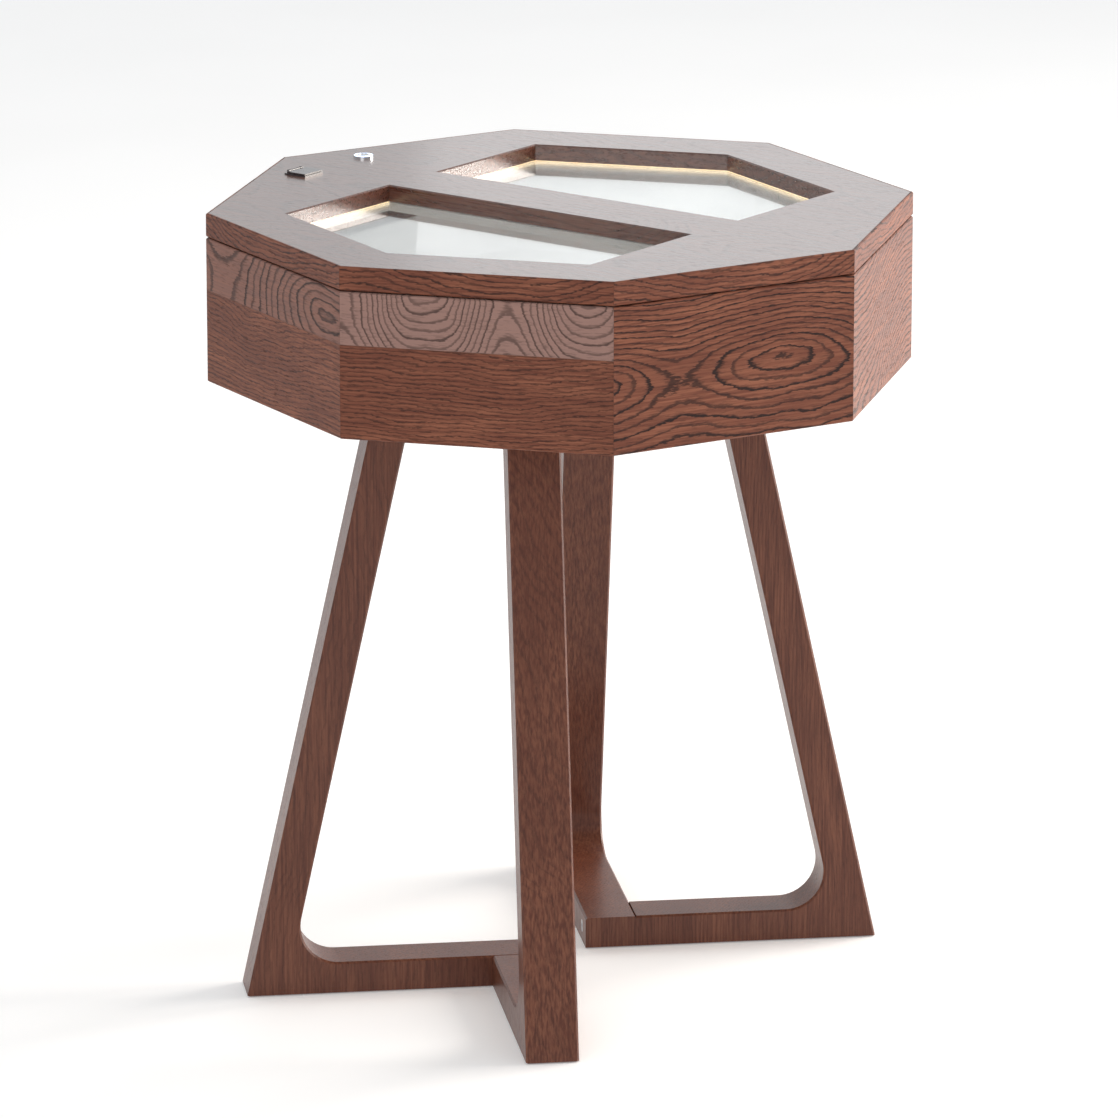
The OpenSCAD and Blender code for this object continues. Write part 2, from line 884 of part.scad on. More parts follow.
module control_board() {
    color(board_green) in_lid_axes() translate([board_x, board_y, board_z0]) {
        translate([-board_l / 2, -board_w / 2, 0]) cube([board_l, board_w, board_t]);
        translate([-4, -4, board_t]) cube([8, 8, 1.4]);
        translate([-9, 12, board_t]) cube([6, 10, 3]);
        translate([4, -22, board_t]) cube([5, 7, 2.5]);
    }
}

module battery_pack() {
    color(steel) in_lid_axes()
        translate([battery_x - battery_l / 2, battery_y - battery_w / 2, lid_z0 - battery_t])
        cube([battery_l, battery_w, battery_t]);
}

module at_button() {
    in_lid_axes() translate([control_x, control_side, lid_z1]) children();
}

module button_bezel() {
    color(steel) at_button() difference() {
        union() {
            translate([0, 0, -barrel_l]) cylinder(h = barrel_l + flange_t, r = barrel_button_r);
            cylinder(h = flange_t + ring_h - 0.1, r = button_r);
        }
        translate([0, 0, -barrel_l - 1]) cylinder(h = barrel_l + 1, r = barrel_bore_r);
        translate([0, 0, -1]) cylinder(h = flange_t + 2, r = flange_in_r);
        translate([0, 0, flange_t]) cylinder(h = ring_h + 1, r = button_r - rim_t);
    }
}

module button_light_ring() {
    color(cool_light) at_button() translate([0, 0, flange_t]) difference() {
        cylinder(h = ring_h, r = button_r - rim_t - 0.05);
        translate([0, 0, -1]) cylinder(h = ring_h + 2, r = flange_in_r + 0.1);
    }
}

module button_nut() {
    color(steel) at_button() translate([0, 0, -lid_t - nut_t]) difference() {
        cylinder(h = nut_t, r = nut_r, $fn = 6);
        translate([0, 0, -1]) cylinder(h = nut_t + 2, r = barrel_button_r);
    }
}

module switch_body() {
    color(black_plastic) at_button() translate([0, 0, switch_z1 - lid_z1 - switch_l]) {
        cylinder(h = switch_l, r = barrel_bore_r);
        for (x = [-2.5, 2.5]) {
            translate([x - 0.3, -1, -2]) cube([0.6, 2, 2.5]);
        }
    }
}

module power_button() {
    top = flange_t + cap_rise;
    foot = switch_z1 - lid_z1 + button_travel + rest_gap;
    color(steel) at_button() difference() {
        union() {
            translate([0, 0, -1.2]) cylinder(h = top + 1.2 - 0.4, r = cap_r);
            translate([0, 0, top - 0.4]) cylinder(h = 0.4, r1 = cap_r, r2 = cap_r - 0.4);
            translate([0, 0, foot]) cylinder(h = -foot, r = stem_r);
        }
        translate([0, 0, top - 0.3]) cylinder(h = 1, r = cap_r - 1.6);
    }
}

module at_port() {
    in_lid_axes() translate([port_x, port_y, lid_z1]) children();
}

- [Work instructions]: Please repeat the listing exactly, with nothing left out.

- [Response]:
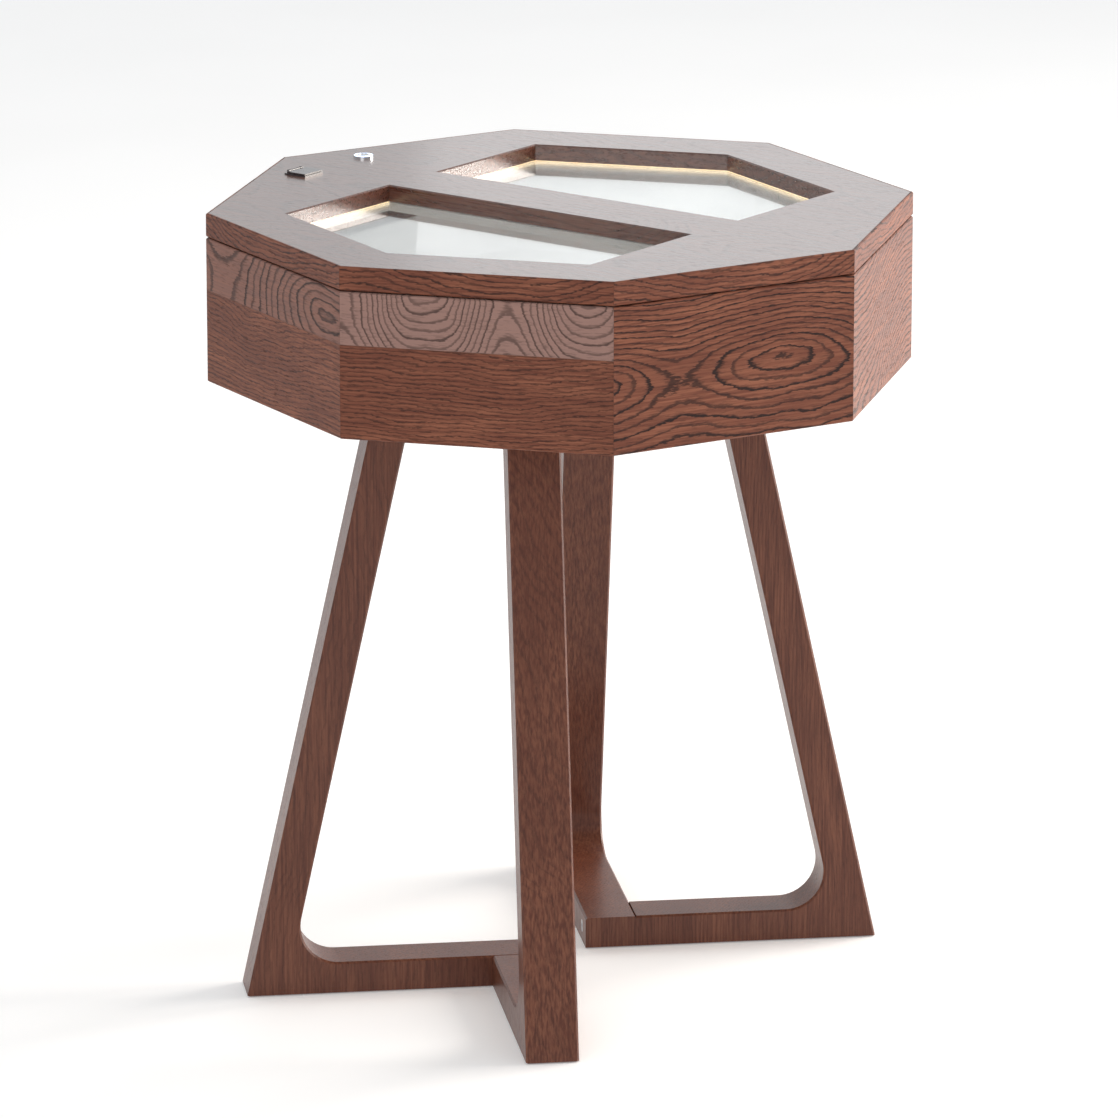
The OpenSCAD and Blender code for this object continues. Write part 2, from line 884 of part.scad on. More parts follow.
module control_board() {
    color(board_green) in_lid_axes() translate([board_x, board_y, board_z0]) {
        translate([-board_l / 2, -board_w / 2, 0]) cube([board_l, board_w, board_t]);
        translate([-4, -4, board_t]) cube([8, 8, 1.4]);
        translate([-9, 12, board_t]) cube([6, 10, 3]);
        translate([4, -22, board_t]) cube([5, 7, 2.5]);
    }
}

module battery_pack() {
    color(steel) in_lid_axes()
        translate([battery_x - battery_l / 2, battery_y - battery_w / 2, lid_z0 - battery_t])
        cube([battery_l, battery_w, battery_t]);
}

module at_button() {
    in_lid_axes() translate([control_x, control_side, lid_z1]) children();
}

module button_bezel() {
    color(steel) at_button() difference() {
        union() {
            translate([0, 0, -barrel_l]) cylinder(h = barrel_l + flange_t, r = barrel_button_r);
            cylinder(h = flange_t + ring_h - 0.1, r = button_r);
        }
        translate([0, 0, -barrel_l - 1]) cylinder(h = barrel_l + 1, r = barrel_bore_r);
        translate([0, 0, -1]) cylinder(h = flange_t + 2, r = flange_in_r);
        translate([0, 0, flange_t]) cylinder(h = ring_h + 1, r = button_r - rim_t);
    }
}

module button_light_ring() {
    color(cool_light) at_button() translate([0, 0, flange_t]) difference() {
        cylinder(h = ring_h, r = button_r - rim_t - 0.05);
        translate([0, 0, -1]) cylinder(h = ring_h + 2, r = flange_in_r + 0.1);
    }
}

module button_nut() {
    color(steel) at_button() translate([0, 0, -lid_t - nut_t]) difference() {
        cylinder(h = nut_t, r = nut_r, $fn = 6);
        translate([0, 0, -1]) cylinder(h = nut_t + 2, r = barrel_button_r);
    }
}

module switch_body() {
    color(black_plastic) at_button() translate([0, 0, switch_z1 - lid_z1 - switch_l]) {
        cylinder(h = switch_l, r = barrel_bore_r);
        for (x = [-2.5, 2.5]) {
            translate([x - 0.3, -1, -2]) cube([0.6, 2, 2.5]);
        }
    }
}

module power_button() {
    top = flange_t + cap_rise;
    foot = switch_z1 - lid_z1 + button_travel + rest_gap;
    color(steel) at_button() difference() {
        union() {
            translate([0, 0, -1.2]) cylinder(h = top + 1.2 - 0.4, r = cap_r);
            translate([0, 0, top - 0.4]) cylinder(h = 0.4, r1 = cap_r, r2 = cap_r - 0.4);
            translate([0, 0, foot]) cylinder(h = -foot, r = stem_r);
        }
        translate([0, 0, top - 0.3]) cylinder(h = 1, r = cap_r - 1.6);
    }
}

module at_port() {
    in_lid_axes() translate([port_x, port_y, lid_z1]) children();
}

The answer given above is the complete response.